My final word: It's all about "Taking It Global"
My last NECC session was one of my favorites, not because it had lots of bells and whistles, but because it featured one of my favorite grantees in the Microsoft Mid-Tier Partners in Learning program – TakingITGlobal.
TakingITGlobal is an online community of over 120,000 students in 200 countries. These emerging young leaders can use the TakingITGlobal web platform to blog, participate in discussions, share their creative work, and even join or organize action initiatives. Many of those initiatives promote cross-cultural understanding and the dream of a peaceful world.
What’s SO cool to me about TIG is the folks who run it. They’re mostly under 30—barely past childhood themselves, at least from the perspective of this 58-year old blogger. Emily Kornblut, who leads TIG’s newest initiative—TakingITGlobal Education or TIGed—is 26 according to her online bio. These youthful professionals bring a 21st Century perspective to the work, and I suspect they are able to relate to the many thousands of teenagers in the TIG network at a level many boomer (and even Gen X) teachers cannot.
Emily shared a truly sad statistic with Friday’s session audience. In a recent global study, only 14% of young people around the world agreed with the statement, "The world is becoming a better place."
"There isn't a lot of optimism about the future,” Emily told us. “But we ARE seeing optimism in our TIG community." One reason for that optimism: TIG offers many opportunities for young people to raise their voices on behalf of their own futures.
This TIG initiative is exciting work, bypassing the often calcified top layers of adult societies and going straight to the youth. The World Wide Web makes it possible, of course. And just think what it might mean for groups like TakingITGlobal if Nicholas Necroponte’s dream is realized and we’re able to put a computer in the laps of another billion children on Planet Earth!! (Now I’m getting chills…)
Michael Furcyk, another of TIG’s young professionals, helped us sort out the various web tools and factors that make TIG an idea whose time has come. Unprecedented access to the Internet. “Super connectors” like RSS. Social networks like MySpace. The emergence of Web 2.0 with its emphasis on personalization and co-creation of knowledge and content. The prevalence of web environments where it’s common for peers to critique each other’s opinions, push back, and test the quality of ideas. TIG, Furcyk said, has incorporated all of these trends into the TakingITGlobal community.

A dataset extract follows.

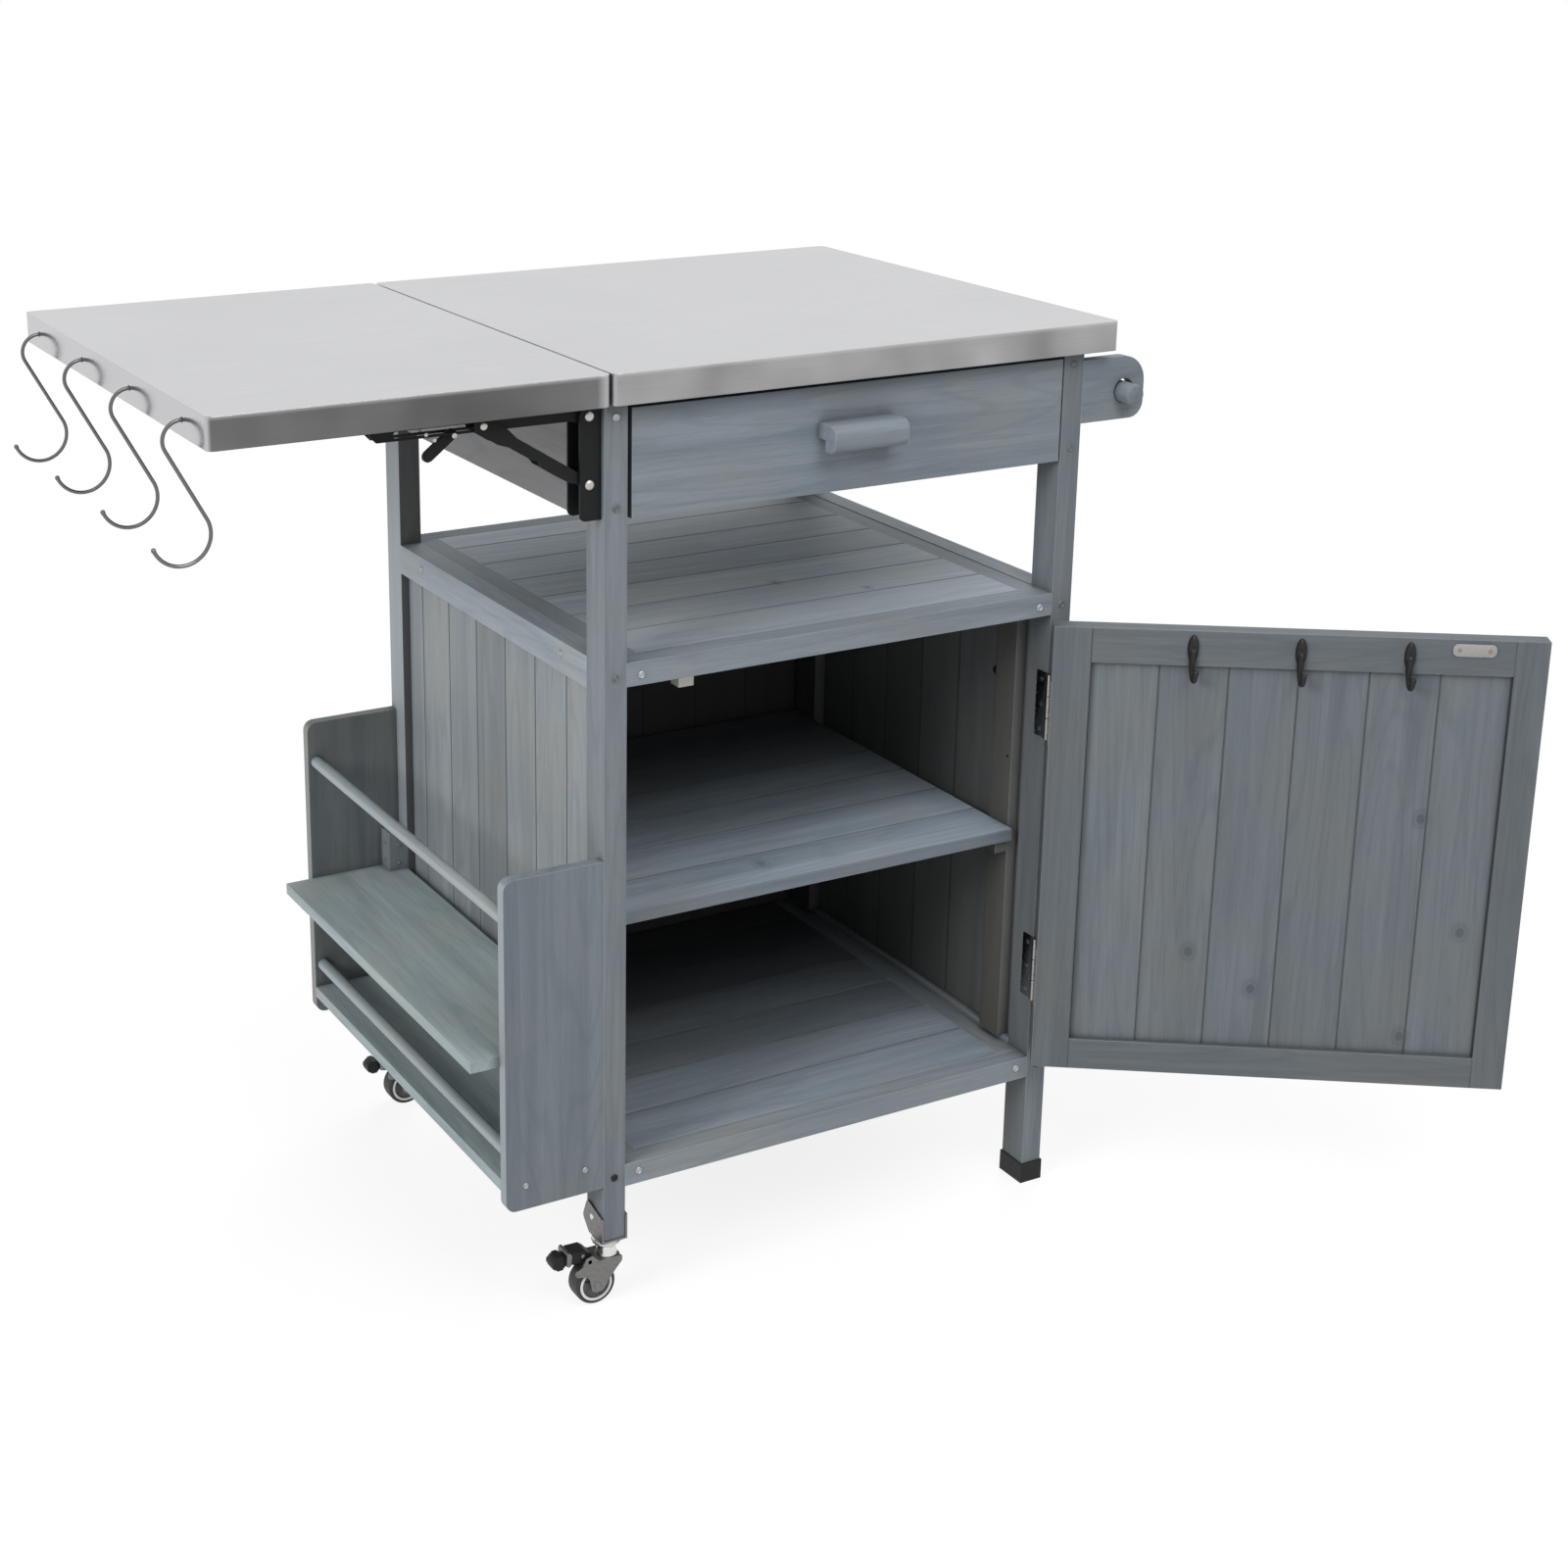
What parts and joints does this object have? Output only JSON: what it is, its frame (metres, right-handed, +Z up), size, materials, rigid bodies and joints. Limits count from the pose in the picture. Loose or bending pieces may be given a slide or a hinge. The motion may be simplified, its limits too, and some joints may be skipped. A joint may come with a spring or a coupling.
{
  "type": "grill cart with storage",
  "caption": "Grey wooden grill cart with a steel worktop, a folding side leaf with hooks, a drawer, an open bay, a cabinet, a side rack and a towel rod.",
  "frame": {"origin": "on the floor, under the middle of the cart's outline as it stands with the leaf up and the door open", "axes": "+X to the cart's right, away from the leaf; +Y to its back; +Z up"},
  "size_m": [1.2234, 0.758, 0.87],
  "materials": {
    "grey_wood": "satin, grey stain with the grain showing",
    "stainless": "fine brushed stainless sheet",
    "black_steel": "black powder coat",
    "plated_steel": "bright zinc or nickel plating",
    "core_board": "raw board",
    "tyre": "black rubber with a grey rim",
    "black_plastic": "moulded black plastic"
  },
  "bodies": {
    "cart": {"post_front_left": "grey_wood", "post_rear_left": "grey_wood", "post_front_right": "grey_wood", "post_rear_right": "grey_wood", "worktop_shell": "stainless", "worktop_core": "core_board", "side_aprons": "grey_wood", "rear_apron": "grey_wood", "drawer_runners": "grey_wood", "shelf_rails": "grey_wood", "shelf_battens": "grey_wood", "shelf_boards": "grey_wood", "side_rails": "grey_wood", "side_planks": "grey_wood", "back_planks": "grey_wood", "floor_rails": "grey_wood", "floor_battens": "grey_wood", "floor_boards": "grey_wood", "inner_uprights": "grey_wood", "mid_shelf_cleats": "grey_wood", "mid_shelf_boards": "grey_wood", "magnetic_catch": "black_plastic", "foot_caps": "black_plastic", "caster_sockets": "plated_steel", "rack_end_boards": "grey_wood", "rack_shelves": "grey_wood", "rack_dowels": "grey_wood", "rack_blocks": "grey_wood", "towel_brackets": "grey_wood", "bracket_uprights": "black_steel", "bracket_rivets": "plated_steel", "post_hinge_leaves": "black_steel", "frame_bolts": "plated_steel"},
    "drawer": {"drawer_front": "grey_wood", "drawer_box": "grey_wood", "drawer_bottom": "grey_wood", "drawer_handle": "grey_wood"},
    "door": {"door_frame": "grey_wood", "door_planks": "grey_wood", "door_hinge_leaves": "black_steel", "door_hooks": "black_steel", "door_strike_plate": "plated_steel", "door_handle": "grey_wood"},
    "leaf": {"leaf_shell": "stainless", "leaf_battens": "grey_wood", "bracket_arms": "black_steel"},
    "struts": {"bracket_struts": "black_steel"},
    "lever_front": {"bracket_lever_front": "black_steel"},
    "lever_rear": {"bracket_lever_rear": "black_steel"},
    "towel_rod": {"towel_rod": "grey_wood"},
    "hook_1": {"s_hook_1": "plated_steel"},
    "hook_2": {"s_hook_2": "plated_steel"},
    "hook_3": {"s_hook_3": "plated_steel"},
    "hook_4": {"s_hook_4": "plated_steel"},
    "caster_front": {"caster_fork_front": "plated_steel"},
    "wheel_front": {"caster_wheel_front": "tyre"},
    "pedal_front": {"brake_pedal_front": "black_plastic"},
    "caster_rear": {"caster_fork_rear": "plated_steel"},
    "wheel_rear": {"caster_wheel_rear": "tyre"},
    "pedal_rear": {"brake_pedal_rear": "black_plastic"}
  },
  "joints": [
    {"name": "door_hinge", "type": "hinge", "parent": "cart", "child": "door", "pos_m": [0.23431, -0.11029, 0.1415], "axis": [0, 0, 1], "range_deg": [-145.8, 30]},
    {"name": "drawer_slide", "type": "slide", "parent": "cart", "child": "drawer", "axis": [0, -1, 0], "range_m": [0, 0.3]},
    {"name": "towel_rod_slide", "type": "slide", "parent": "cart", "child": "towel_rod", "axis": [0, -1, 0], "range_m": [0, 0.2]},
    {"name": "leaf_fold", "type": "hinge", "parent": "cart", "child": "leaf", "pos_m": [-0.24794, 0.12501, 0.8326], "axis": [0, -1, 0], "range_deg": [0, 90]},
    {"name": "strut_fold", "type": "hinge", "parent": "cart", "child": "struts", "pos_m": [-0.24794, 0.12501, 0.7743], "axis": [0, -1, 0], "range_deg": [0, 122.4]},
    {"name": "lever_front_pivot", "type": "hinge", "parent": "leaf", "child": "lever_front", "pos_m": [-0.36724, -0.08999, 0.8279], "axis": [0, -1, 0], "range_deg": [-38.5, 0]},
    {"name": "lever_rear_pivot", "type": "hinge", "parent": "leaf", "child": "lever_rear", "pos_m": [-0.36724, 0.34001, 0.8279], "axis": [0, -1, 0], "range_deg": [-38.5, 0]},
    {"name": "hook_1_swing", "type": "hinge", "parent": "leaf", "child": "hook_1", "pos_m": [-0.58234, -0.06299, 0.8405], "axis": [0, -1, 0], "range_deg": [-97.5, 0]},
    {"name": "hook_2_swing", "type": "hinge", "parent": "leaf", "child": "hook_2", "pos_m": [-0.58234, 0.06918, 0.8405], "axis": [0, -1, 0], "range_deg": [-97.5, 0]},
    {"name": "hook_3_swing", "type": "hinge", "parent": "leaf", "child": "hook_3", "pos_m": [-0.58234, 0.20135, 0.8405], "axis": [0, -1, 0], "range_deg": [-97.5, 0]},
    {"name": "hook_4_swing", "type": "hinge", "parent": "leaf", "child": "hook_4", "pos_m": [-0.58234, 0.33351, 0.8405], "axis": [0, -1, 0], "range_deg": [-97.5, 0]},
    {"name": "caster_front_swivel", "type": "hinge", "parent": "cart", "child": "caster_front", "pos_m": [-0.22594, -0.09099, 0.064], "axis": [0, 0, 1], "continuous": true},
    {"name": "wheel_front_spin", "type": "hinge", "parent": "caster_front", "child": "wheel_front", "pos_m": [-0.24094, -0.09099, 0.02], "axis": [0, 1, 0], "continuous": true},
    {"name": "pedal_front_press", "type": "hinge", "parent": "caster_front", "child": "pedal_front", "pos_m": [-0.24894, -0.09099, 0.047], "axis": [0, -1, 0], "range_deg": [0, 10]},
    {"name": "caster_rear_swivel", "type": "hinge", "parent": "cart", "child": "caster_rear", "pos_m": [-0.22594, 0.34101, 0.064], "axis": [0, 0, 1], "continuous": true},
    {"name": "wheel_rear_spin", "type": "hinge", "parent": "caster_rear", "child": "wheel_rear", "pos_m": [-0.24094, 0.34101, 0.02], "axis": [0, 1, 0], "continuous": true},
    {"name": "pedal_rear_press", "type": "hinge", "parent": "caster_rear", "child": "pedal_rear", "pos_m": [-0.24894, 0.34101, 0.047], "axis": [0, -1, 0], "range_deg": [0, 10]}
  ],
  "couplings": [
    {"joint": "strut_fold", "follows": "leaf_fold", "ratio": 1.3563},
    {"joint": "lever_front_pivot", "follows": "leaf_fold", "ratio": -0.42},
    {"joint": "lever_rear_pivot", "follows": "leaf_fold", "ratio": -0.42},
    {"joint": "hook_1_swing", "follows": "leaf_fold", "ratio": -1.08},
    {"joint": "hook_2_swing", "follows": "leaf_fold", "ratio": -1.08},
    {"joint": "hook_3_swing", "follows": "leaf_fold", "ratio": -1.08},
    {"joint": "hook_4_swing", "follows": "leaf_fold", "ratio": -1.08}
  ]
}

Furcyk reviewed research about the most important factors that influence the learning styles of today’s youth, including multiprocessing, multimedia literacy, discovery based learning, a bias toward action, a need to stay connected, a zero tolerance for delays, and a ready acceptance of the blurring between consumers and creators.

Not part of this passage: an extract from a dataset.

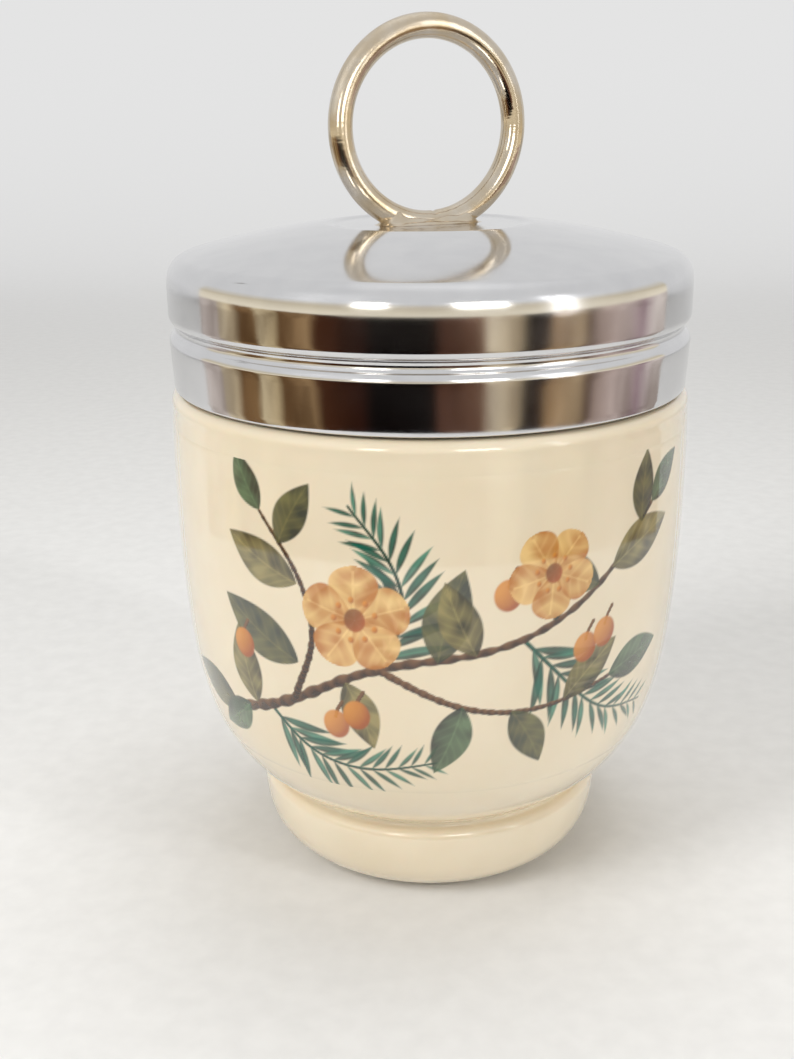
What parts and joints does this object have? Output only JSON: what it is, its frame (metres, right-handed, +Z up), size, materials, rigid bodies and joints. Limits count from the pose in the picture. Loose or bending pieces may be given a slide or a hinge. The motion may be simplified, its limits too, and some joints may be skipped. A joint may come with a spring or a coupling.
{
  "type": "egg coddler",
  "caption": "Footed porcelain egg coddler with a threaded neck, a chromed screw lid and an upright lifting ring.",
  "frame": {"origin": "centre of the foot, on the surface that the cup stands on", "axes": "+Z up along the axis of the cup and lid; -Y towards the decorated front"},
  "size_m": [0.067, 0.067, 0.109],
  "materials": {
    "porcelain": "glossy ivory glaze",
    "chrome": "mirror plated, fine scratches",
    "tinned_steel": "satin pressed sheet",
    "washer_rubber": "matt off-white",
    "ring_chrome": "plated wire, slightly warm",
    "solder": "plated solder bank, slightly rippled"
  },
  "bodies": {
    "cup": {"cup": "porcelain"},
    "seal": {"sealing_washer": "washer_rubber"},
    "lid": {"lid_shell": "chrome", "lid_liner": "tinned_steel", "lifting_ring": "ring_chrome", "ring_braze": "solder"}
  },
  "joints": [
    {"name": "lid_rise", "type": "slide", "parent": "cup", "child": "seal", "axis": [0, 0, 1], "range_m": [0, 0.018]},
    {"name": "lid_turn", "type": "hinge", "parent": "seal", "child": "lid", "pos_m": [0, 0, 0.08], "axis": [0, 0, 1], "range_deg": [0, 1260]}
  ],
  "couplings": [
    {"joint": "lid_rise", "follows": "lid_turn", "m_per_rad": 0.00079577}
  ]
}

“Learning needs to respond to learners,” he said. “How many of these (factors) shine through in the pedagogy we are using today in most of our schools?”
Sigh. Not many. We’ve got a lot more work to do, 21st Century Learning team!

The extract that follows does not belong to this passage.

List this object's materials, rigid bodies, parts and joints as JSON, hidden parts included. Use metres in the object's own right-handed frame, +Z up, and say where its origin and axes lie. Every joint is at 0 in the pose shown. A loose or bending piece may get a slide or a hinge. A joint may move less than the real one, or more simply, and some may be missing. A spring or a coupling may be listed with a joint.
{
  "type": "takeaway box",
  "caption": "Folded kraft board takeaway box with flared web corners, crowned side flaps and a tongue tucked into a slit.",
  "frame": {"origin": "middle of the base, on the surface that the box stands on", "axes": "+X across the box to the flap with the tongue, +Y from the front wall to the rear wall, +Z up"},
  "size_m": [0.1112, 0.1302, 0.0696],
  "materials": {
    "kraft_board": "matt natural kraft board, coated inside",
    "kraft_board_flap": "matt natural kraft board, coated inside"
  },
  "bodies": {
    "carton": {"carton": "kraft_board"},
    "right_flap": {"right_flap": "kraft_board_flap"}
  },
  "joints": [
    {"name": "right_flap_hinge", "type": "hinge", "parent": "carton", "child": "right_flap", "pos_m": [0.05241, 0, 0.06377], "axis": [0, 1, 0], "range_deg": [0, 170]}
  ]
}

The good news: TakingITGlobal’s new program for educators looks terrific, and it’s something we can promote as part of our own work in Alabama.
The TIGed virtual classroom system gives teachers and students the opportunity to interact with TakingITGlobal’s worldwide community in a secure, teacher-controlled environment. Teachers can set up their own private space within the TIG platform and use that space to develop “rich, interactive” lessons and projects. Teachers can also find other teachers around the world who are interested in cross-collaboration.
“Students are not only posting content to teachers but to each other,” Emily Kornblut told us. “They are commenting on each other’s work, getting feedback from their own classmates and from youth around the world. All learning together.”
Within the TIGed website (at Educators Central), teachers will find a section on “Curriculum-Linked Activities” that suggest ways teachers can tap into TIG’s vast activity base and integrate some of what’s going on into local curricula.
Teachers can also help TIG develop new projects. One example: TIGed is looking for teachers willing to pilot a new Virtual Classroom on Tobacco Control, developed in partnership with TeenNet. The curriculum, which can be completed in four class sessions, will introduce students to some of the global issues surrounding the tobacco industry, and the global impact of their choices.
There are modest fees to participate in TIGed—$39 a year for individual teachers and about $200 for a school license (up to 15 teachers). The TIG staff shared a special code with us that allows teachers to try it all out free for six months. If you’d like to do that, get in touch with me and I’ll share the code with you! Also, the TIG team is willing to come to school districts and introduce their work. Hmm…that’s something for us to think about in our ABPC 21st Century initiative. Maybe they’d like to do an Elluminate workshop with our 21st Century schools?
Microsoft’s Mid-Tier grants program deserves a lot of credit for singling out the enthusiastic youngsters at TIG and giving them a substantial grant to develop the new TIGed program. Back in my 20s (the early 1970s), some friends and I established a weekly newspaper in South Carolina that we hoped would be a force for positive change. We lasted for seven years, and I think we made a difference, but the costs of communication in those days eventually pulled us under.
I think TIG grows out of that same impulse that so many of us have as young adults—to do something to make the world a better place. And these “kids” don’t have to rely on paper, ink and postage, nor are they limited by state and national boundaries. More power to them!
Sheryl Nussbaum-Beach and I had a wonderful time at NECC and loved sharing some of it with all of you. I think we should all take up blogging when we go to important conferences about 21st Century learning. It’s one more way to push this agenda out there. See you soon!